Peter Meibom (M’08) received the M.Sc. degree in mathematics and physics from the University of Roskilde, Roskilde, Denmark, in 1996 and the Ph.D. degree from the Technical University of Denmark, Lyngby, Denmark. He is a Senior Scientist in the System Analysis Department at Risoe National Laboratory for Sustainable Energy, Technical University of Denmark. Recently, he has worked with the modeling of energy systems characterized by a large share of renewable energy sources in the system.

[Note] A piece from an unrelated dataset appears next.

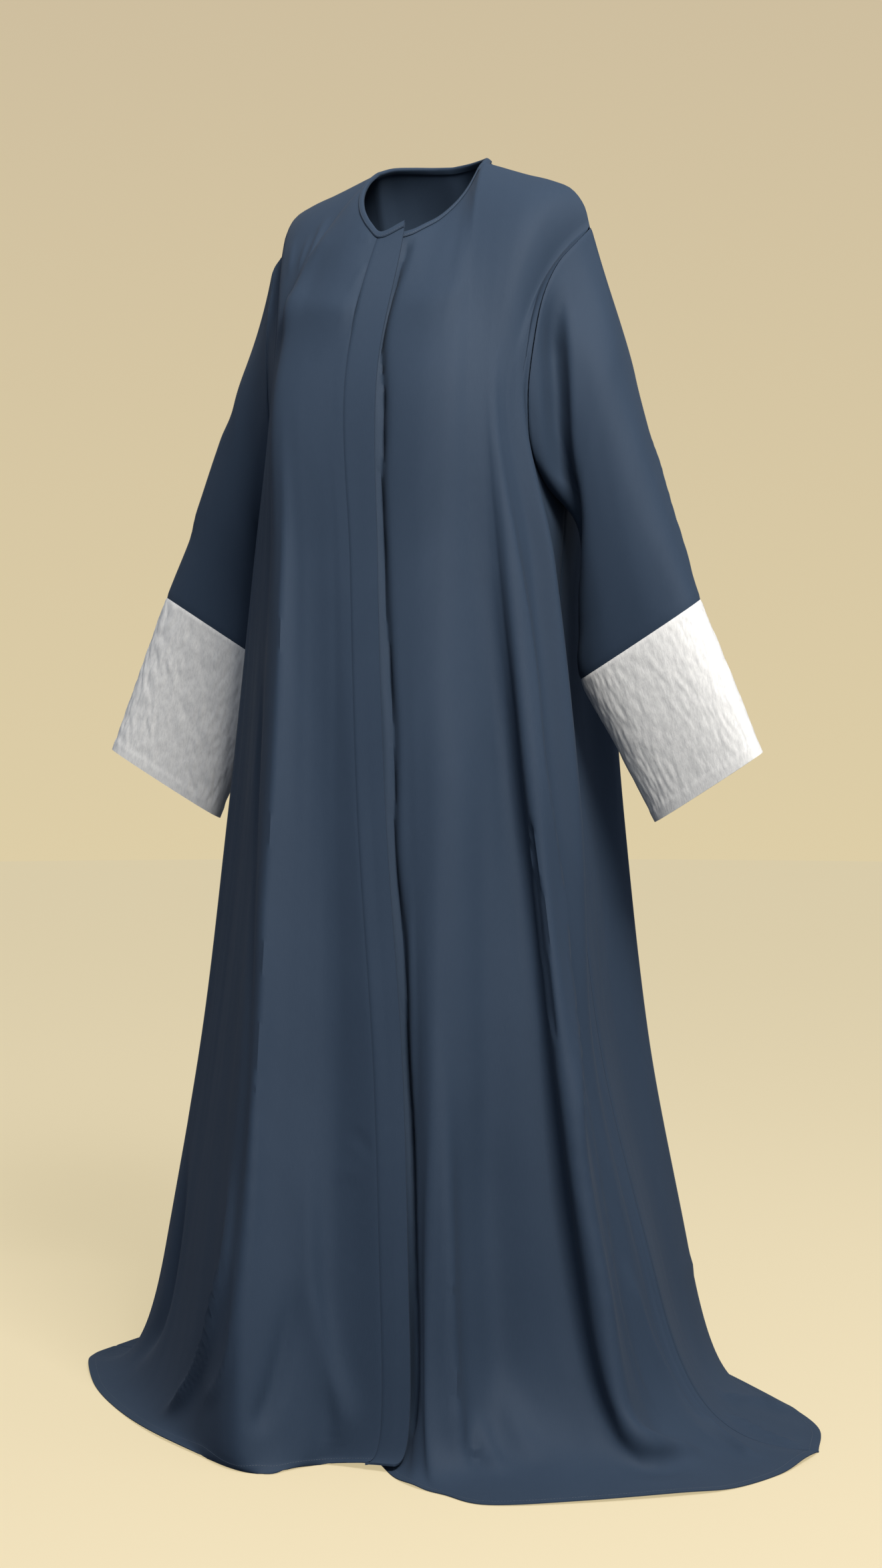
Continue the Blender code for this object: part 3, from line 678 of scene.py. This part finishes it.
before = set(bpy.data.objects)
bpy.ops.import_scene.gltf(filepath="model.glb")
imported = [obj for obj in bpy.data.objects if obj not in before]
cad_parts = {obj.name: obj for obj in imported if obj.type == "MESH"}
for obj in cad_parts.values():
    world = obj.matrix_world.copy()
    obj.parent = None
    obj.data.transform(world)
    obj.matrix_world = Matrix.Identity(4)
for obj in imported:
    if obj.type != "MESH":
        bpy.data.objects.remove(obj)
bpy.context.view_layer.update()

Eleanor Denny (M’08) received the B.A. degree in economics and mathematics, the M.B.S. degree in quantitative ?nance, and the Ph.D. degree in wind generation integration from University College Dublin, Dublin, Ireland, in 2000, 2001, and 2007, respectively. She is currently a Lecturer in the Department of Economics at Trinity College Dublin and has research interests in renewable generation integration, distributed energy resources, and system operation.
Mark O’Malley (F’07) received the B.E. and Ph.D. degrees from University College Dublin, Dublin, Ireland, in 1983 and 1987, respectively. He is a Professor of electrical engineering at University College Dublin and is Director of the Electricity Research Centre with research interests in power systems, control theory, and biomedical engineering.